Extract all of the data and reproduce it precisely.

>> START STORED DATA

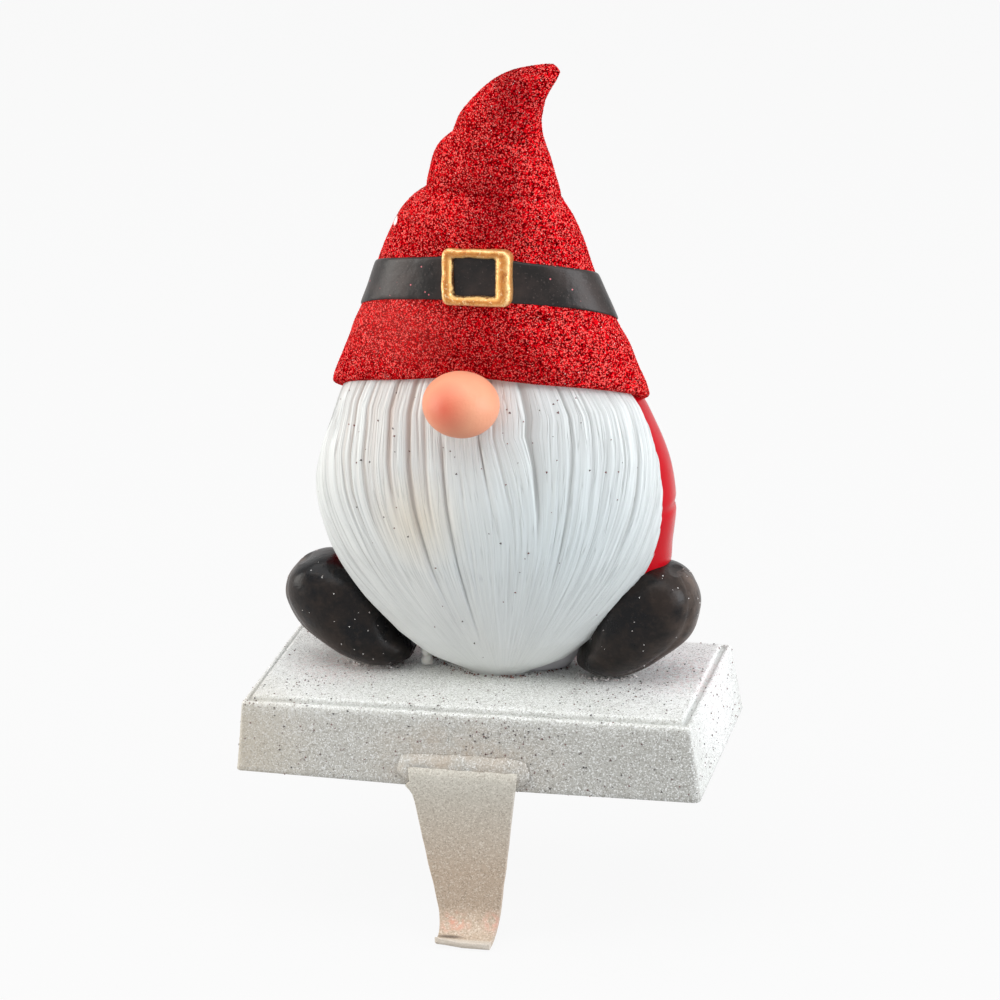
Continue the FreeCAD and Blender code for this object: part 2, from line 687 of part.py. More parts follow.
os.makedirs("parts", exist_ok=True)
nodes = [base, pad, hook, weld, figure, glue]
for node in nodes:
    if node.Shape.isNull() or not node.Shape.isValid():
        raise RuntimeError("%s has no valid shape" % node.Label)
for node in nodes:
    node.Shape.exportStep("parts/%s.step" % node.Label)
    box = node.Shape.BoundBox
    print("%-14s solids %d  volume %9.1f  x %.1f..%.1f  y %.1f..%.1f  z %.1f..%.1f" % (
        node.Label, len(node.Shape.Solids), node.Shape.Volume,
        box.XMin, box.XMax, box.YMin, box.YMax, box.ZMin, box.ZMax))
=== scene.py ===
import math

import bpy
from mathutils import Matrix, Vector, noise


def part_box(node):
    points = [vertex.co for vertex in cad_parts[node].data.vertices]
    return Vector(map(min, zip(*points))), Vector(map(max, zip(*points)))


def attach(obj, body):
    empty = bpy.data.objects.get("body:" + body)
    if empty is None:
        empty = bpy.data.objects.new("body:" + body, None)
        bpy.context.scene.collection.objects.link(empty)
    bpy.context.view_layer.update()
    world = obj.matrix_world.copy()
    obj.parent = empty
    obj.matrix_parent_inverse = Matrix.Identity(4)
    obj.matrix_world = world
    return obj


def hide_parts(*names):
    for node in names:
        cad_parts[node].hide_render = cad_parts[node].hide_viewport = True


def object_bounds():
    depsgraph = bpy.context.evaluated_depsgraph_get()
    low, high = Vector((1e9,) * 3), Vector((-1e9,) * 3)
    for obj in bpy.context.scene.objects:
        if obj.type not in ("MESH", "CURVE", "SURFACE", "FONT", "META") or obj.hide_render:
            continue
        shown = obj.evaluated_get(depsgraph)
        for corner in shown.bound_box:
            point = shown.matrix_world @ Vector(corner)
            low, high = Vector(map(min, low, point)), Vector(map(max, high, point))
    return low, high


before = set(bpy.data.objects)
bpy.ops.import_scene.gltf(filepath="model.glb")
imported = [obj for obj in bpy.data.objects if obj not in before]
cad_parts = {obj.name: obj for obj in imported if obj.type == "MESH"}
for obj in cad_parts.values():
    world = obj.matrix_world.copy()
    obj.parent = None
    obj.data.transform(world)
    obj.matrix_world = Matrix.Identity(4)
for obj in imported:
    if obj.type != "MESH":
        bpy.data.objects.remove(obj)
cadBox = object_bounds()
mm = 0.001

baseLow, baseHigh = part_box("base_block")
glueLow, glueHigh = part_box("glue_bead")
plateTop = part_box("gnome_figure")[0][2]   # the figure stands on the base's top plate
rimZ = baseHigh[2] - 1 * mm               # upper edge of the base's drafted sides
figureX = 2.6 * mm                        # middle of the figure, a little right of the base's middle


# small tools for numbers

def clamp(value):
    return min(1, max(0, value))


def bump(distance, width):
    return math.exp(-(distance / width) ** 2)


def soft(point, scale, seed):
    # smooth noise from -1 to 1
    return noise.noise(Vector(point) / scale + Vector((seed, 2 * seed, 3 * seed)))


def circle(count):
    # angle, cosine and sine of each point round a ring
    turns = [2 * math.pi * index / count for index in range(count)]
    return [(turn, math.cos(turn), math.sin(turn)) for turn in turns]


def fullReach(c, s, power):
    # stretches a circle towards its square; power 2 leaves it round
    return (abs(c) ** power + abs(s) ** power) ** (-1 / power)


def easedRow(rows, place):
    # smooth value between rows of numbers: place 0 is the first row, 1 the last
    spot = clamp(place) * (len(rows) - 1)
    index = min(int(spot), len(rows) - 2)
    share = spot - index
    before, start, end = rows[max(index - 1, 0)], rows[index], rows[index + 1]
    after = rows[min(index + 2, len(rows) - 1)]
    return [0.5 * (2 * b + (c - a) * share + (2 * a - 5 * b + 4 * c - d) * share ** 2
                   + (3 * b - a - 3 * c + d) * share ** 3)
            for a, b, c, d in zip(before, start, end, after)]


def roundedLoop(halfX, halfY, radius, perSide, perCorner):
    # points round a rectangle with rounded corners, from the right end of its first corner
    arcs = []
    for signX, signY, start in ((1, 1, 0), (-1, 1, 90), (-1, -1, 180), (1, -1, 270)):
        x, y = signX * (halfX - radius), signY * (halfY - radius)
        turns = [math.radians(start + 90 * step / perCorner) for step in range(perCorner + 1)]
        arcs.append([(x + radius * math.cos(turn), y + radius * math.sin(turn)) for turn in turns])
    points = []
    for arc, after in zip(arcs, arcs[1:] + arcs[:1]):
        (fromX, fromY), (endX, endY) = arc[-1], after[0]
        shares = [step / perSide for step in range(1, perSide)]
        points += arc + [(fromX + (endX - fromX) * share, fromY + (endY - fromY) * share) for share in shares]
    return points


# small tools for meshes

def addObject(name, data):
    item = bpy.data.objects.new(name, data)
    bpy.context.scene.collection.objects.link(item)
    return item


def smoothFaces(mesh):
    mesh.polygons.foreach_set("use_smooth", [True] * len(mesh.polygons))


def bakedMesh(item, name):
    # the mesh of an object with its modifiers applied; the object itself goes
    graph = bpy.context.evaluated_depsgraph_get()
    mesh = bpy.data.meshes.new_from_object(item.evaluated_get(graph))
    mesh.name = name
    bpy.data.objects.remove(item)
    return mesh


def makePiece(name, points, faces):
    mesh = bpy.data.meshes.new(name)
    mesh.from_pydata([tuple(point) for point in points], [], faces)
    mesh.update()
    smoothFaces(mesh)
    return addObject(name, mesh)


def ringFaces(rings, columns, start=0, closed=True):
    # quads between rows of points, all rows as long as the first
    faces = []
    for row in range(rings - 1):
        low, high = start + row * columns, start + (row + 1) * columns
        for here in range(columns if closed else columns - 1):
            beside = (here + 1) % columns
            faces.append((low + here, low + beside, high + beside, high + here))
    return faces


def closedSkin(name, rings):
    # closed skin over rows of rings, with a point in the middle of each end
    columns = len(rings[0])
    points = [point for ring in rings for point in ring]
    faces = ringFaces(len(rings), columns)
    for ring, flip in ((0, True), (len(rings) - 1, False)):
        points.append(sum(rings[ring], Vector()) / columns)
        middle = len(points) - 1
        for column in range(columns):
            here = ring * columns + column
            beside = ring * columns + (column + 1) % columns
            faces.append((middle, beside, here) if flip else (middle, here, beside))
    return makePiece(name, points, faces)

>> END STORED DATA

TASK ANSWER:
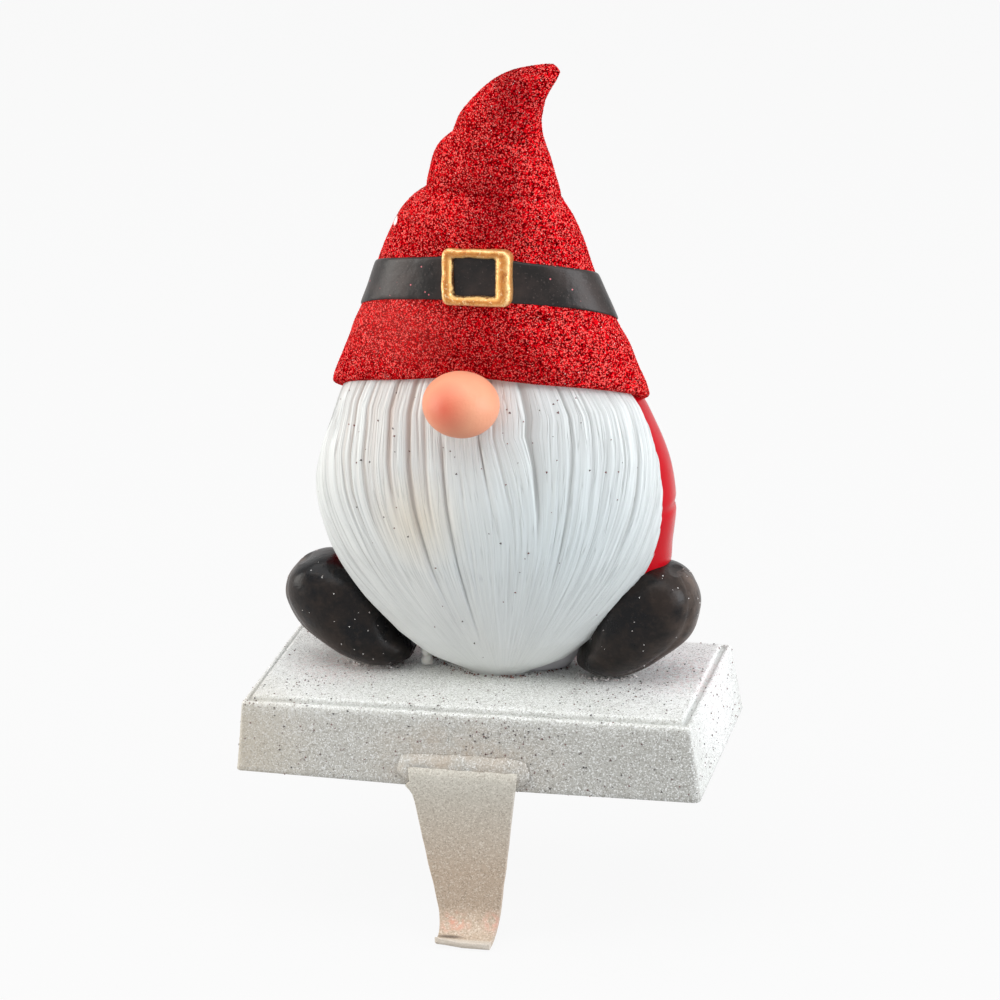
Continue the FreeCAD and Blender code for this object: part 2, from line 687 of part.py. More parts follow.
os.makedirs("parts", exist_ok=True)
nodes = [base, pad, hook, weld, figure, glue]
for node in nodes:
    if node.Shape.isNull() or not node.Shape.isValid():
        raise RuntimeError("%s has no valid shape" % node.Label)
for node in nodes:
    node.Shape.exportStep("parts/%s.step" % node.Label)
    box = node.Shape.BoundBox
    print("%-14s solids %d  volume %9.1f  x %.1f..%.1f  y %.1f..%.1f  z %.1f..%.1f" % (
        node.Label, len(node.Shape.Solids), node.Shape.Volume,
        box.XMin, box.XMax, box.YMin, box.YMax, box.ZMin, box.ZMax))
=== scene.py ===
import math

import bpy
from mathutils import Matrix, Vector, noise


def part_box(node):
    points = [vertex.co for vertex in cad_parts[node].data.vertices]
    return Vector(map(min, zip(*points))), Vector(map(max, zip(*points)))


def attach(obj, body):
    empty = bpy.data.objects.get("body:" + body)
    if empty is None:
        empty = bpy.data.objects.new("body:" + body, None)
        bpy.context.scene.collection.objects.link(empty)
    bpy.context.view_layer.update()
    world = obj.matrix_world.copy()
    obj.parent = empty
    obj.matrix_parent_inverse = Matrix.Identity(4)
    obj.matrix_world = world
    return obj


def hide_parts(*names):
    for node in names:
        cad_parts[node].hide_render = cad_parts[node].hide_viewport = True


def object_bounds():
    depsgraph = bpy.context.evaluated_depsgraph_get()
    low, high = Vector((1e9,) * 3), Vector((-1e9,) * 3)
    for obj in bpy.context.scene.objects:
        if obj.type not in ("MESH", "CURVE", "SURFACE", "FONT", "META") or obj.hide_render:
            continue
        shown = obj.evaluated_get(depsgraph)
        for corner in shown.bound_box:
            point = shown.matrix_world @ Vector(corner)
            low, high = Vector(map(min, low, point)), Vector(map(max, high, point))
    return low, high


before = set(bpy.data.objects)
bpy.ops.import_scene.gltf(filepath="model.glb")
imported = [obj for obj in bpy.data.objects if obj not in before]
cad_parts = {obj.name: obj for obj in imported if obj.type == "MESH"}
for obj in cad_parts.values():
    world = obj.matrix_world.copy()
    obj.parent = None
    obj.data.transform(world)
    obj.matrix_world = Matrix.Identity(4)
for obj in imported:
    if obj.type != "MESH":
        bpy.data.objects.remove(obj)
cadBox = object_bounds()
mm = 0.001

baseLow, baseHigh = part_box("base_block")
glueLow, glueHigh = part_box("glue_bead")
plateTop = part_box("gnome_figure")[0][2]   # the figure stands on the base's top plate
rimZ = baseHigh[2] - 1 * mm               # upper edge of the base's drafted sides
figureX = 2.6 * mm                        # middle of the figure, a little right of the base's middle


# small tools for numbers

def clamp(value):
    return min(1, max(0, value))


def bump(distance, width):
    return math.exp(-(distance / width) ** 2)


def soft(point, scale, seed):
    # smooth noise from -1 to 1
    return noise.noise(Vector(point) / scale + Vector((seed, 2 * seed, 3 * seed)))


def circle(count):
    # angle, cosine and sine of each point round a ring
    turns = [2 * math.pi * index / count for index in range(count)]
    return [(turn, math.cos(turn), math.sin(turn)) for turn in turns]


def fullReach(c, s, power):
    # stretches a circle towards its square; power 2 leaves it round
    return (abs(c) ** power + abs(s) ** power) ** (-1 / power)


def easedRow(rows, place):
    # smooth value between rows of numbers: place 0 is the first row, 1 the last
    spot = clamp(place) * (len(rows) - 1)
    index = min(int(spot), len(rows) - 2)
    share = spot - index
    before, start, end = rows[max(index - 1, 0)], rows[index], rows[index + 1]
    after = rows[min(index + 2, len(rows) - 1)]
    return [0.5 * (2 * b + (c - a) * share + (2 * a - 5 * b + 4 * c - d) * share ** 2
                   + (3 * b - a - 3 * c + d) * share ** 3)
            for a, b, c, d in zip(before, start, end, after)]


def roundedLoop(halfX, halfY, radius, perSide, perCorner):
    # points round a rectangle with rounded corners, from the right end of its first corner
    arcs = []
    for signX, signY, start in ((1, 1, 0), (-1, 1, 90), (-1, -1, 180), (1, -1, 270)):
        x, y = signX * (halfX - radius), signY * (halfY - radius)
        turns = [math.radians(start + 90 * step / perCorner) for step in range(perCorner + 1)]
        arcs.append([(x + radius * math.cos(turn), y + radius * math.sin(turn)) for turn in turns])
    points = []
    for arc, after in zip(arcs, arcs[1:] + arcs[:1]):
        (fromX, fromY), (endX, endY) = arc[-1], after[0]
        shares = [step / perSide for step in range(1, perSide)]
        points += arc + [(fromX + (endX - fromX) * share, fromY + (endY - fromY) * share) for share in shares]
    return points


# small tools for meshes

def addObject(name, data):
    item = bpy.data.objects.new(name, data)
    bpy.context.scene.collection.objects.link(item)
    return item


def smoothFaces(mesh):
    mesh.polygons.foreach_set("use_smooth", [True] * len(mesh.polygons))


def bakedMesh(item, name):
    # the mesh of an object with its modifiers applied; the object itself goes
    graph = bpy.context.evaluated_depsgraph_get()
    mesh = bpy.data.meshes.new_from_object(item.evaluated_get(graph))
    mesh.name = name
    bpy.data.objects.remove(item)
    return mesh


def makePiece(name, points, faces):
    mesh = bpy.data.meshes.new(name)
    mesh.from_pydata([tuple(point) for point in points], [], faces)
    mesh.update()
    smoothFaces(mesh)
    return addObject(name, mesh)


def ringFaces(rings, columns, start=0, closed=True):
    # quads between rows of points, all rows as long as the first
    faces = []
    for row in range(rings - 1):
        low, high = start + row * columns, start + (row + 1) * columns
        for here in range(columns if closed else columns - 1):
            beside = (here + 1) % columns
            faces.append((low + here, low + beside, high + beside, high + here))
    return faces


def closedSkin(name, rings):
    # closed skin over rows of rings, with a point in the middle of each end
    columns = len(rings[0])
    points = [point for ring in rings for point in ring]
    faces = ringFaces(len(rings), columns)
    for ring, flip in ((0, True), (len(rings) - 1, False)):
        points.append(sum(rings[ring], Vector()) / columns)
        middle = len(points) - 1
        for column in range(columns):
            here = ring * columns + column
            beside = ring * columns + (column + 1) % columns
            faces.append((middle, beside, here) if flip else (middle, here, beside))
    return makePiece(name, points, faces)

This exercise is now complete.